Пройдя километра два, мы вышли на дорогу. Там встретили женщин, собиравших хворост, которые, увидев наши трофеи, набросились на нас как фурии:

— Вот они, воры, грабители! Сады обирают, а нас за это на 8 лет сажают! Своему дитю нельзя яблоко принести. А эти городские здесь шастают, да яблоки уносят! Тащи их, бабы, к бригадиру! Не пущай их!

— Да позвольте, мы взяли три яблока в заброшенном саду, выбрали из падалицы. Они всё равно гниют!

— Ну и пусть гниют! Вам-то какое дело! Почему это вам можно, а нам нельзя?

Мы ничего не понимали. Явился бригадир и спокойно объяснил нам, что черкесские сады считаются государственными. Но так как их никто не эксплуатирует, то урожай каждый год погибает. Однако всем строго запрещено брать, хотя бы поднимать с земли, пускай одно яблоко, один орех. Это так же, как сбор колосков на сжатом поле, подводится под закон о хищении государственной собственности. У них в деревне за эти орехи или яблоки был ряд случаев ареста с осуждением людей на 8 лет. Понятно, что колхозницы так возбуждены и злы на нас. А он, идя навстречу трудящимся, обязан доставить нас в милицию.

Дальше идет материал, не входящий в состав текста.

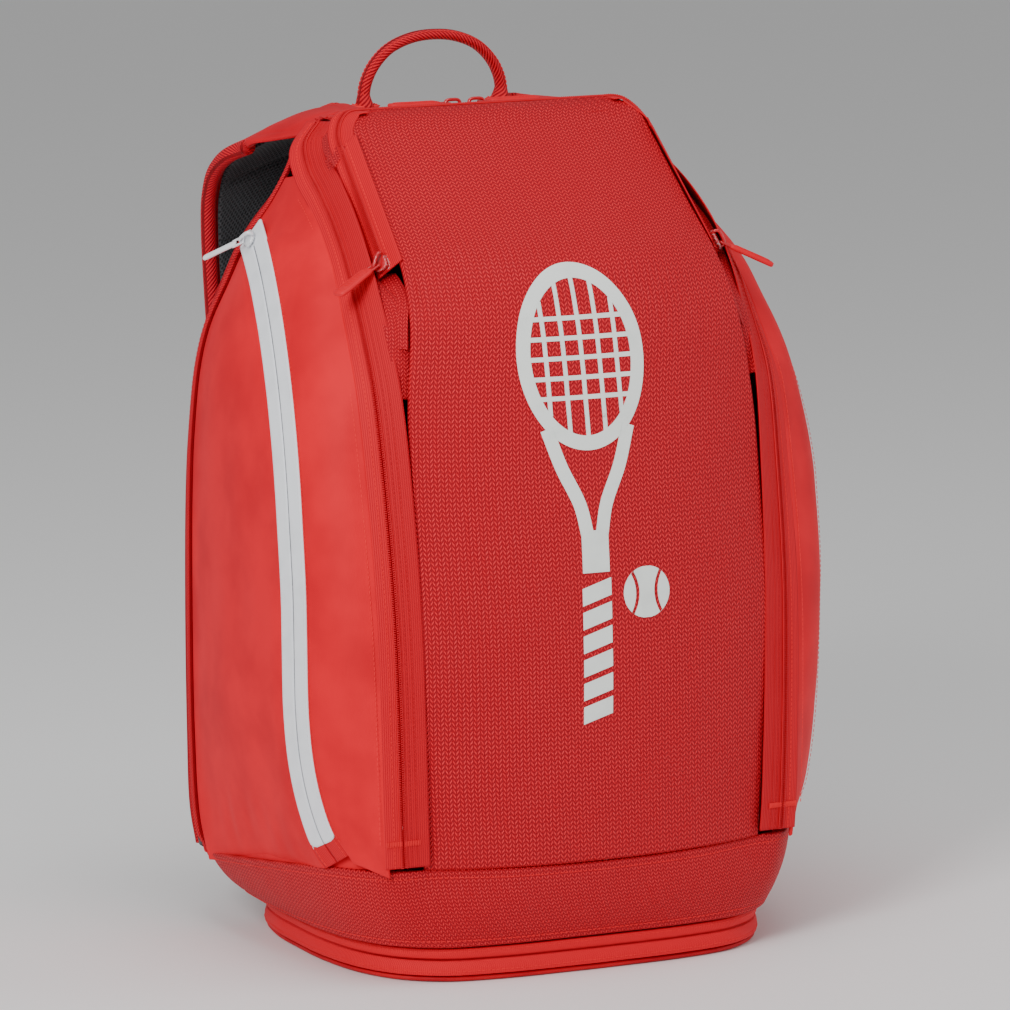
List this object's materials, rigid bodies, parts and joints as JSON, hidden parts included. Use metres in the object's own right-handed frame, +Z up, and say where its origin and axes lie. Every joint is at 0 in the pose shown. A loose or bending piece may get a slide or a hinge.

Пошли гурьбой. По дороге разговорились. Узнав, что мы из Москвы, колхозники переменили тон:

— Так вы, поди, там самого Сталина видели?

— А как же! Первого мая встречались на Красной площади.

— Слушайте, так вы, может быть, замолвите ему словечко за наш колхоз? Скажите ему, что мы голодаем, всё отдаём государству. На трудодень почти ничего не получаем, личные сады в колхоз отошли. Собирать в лесу нельзя. Попросите, чтоб он закон отменил. Он ведь не знает…

— Мы бы и рады. Да ведь со Сталиным так просто не поговоришь. Особенно, если вы нас сейчас в милицию сдадите и нас на 8 лет посадят.

— Ну, хоть ненароком. Ведь его когда-никогда встречаете на улице? А насчёт милиции… Может, для такого случая отпустим их? Как, бабы?

И бабы, посоветовавшись, решили, что для такого дела и правда стоит отпустить. Мы расстались дружески. Но случай замолвить за них словечко Сталину нам не представился. Не наша уж это вина.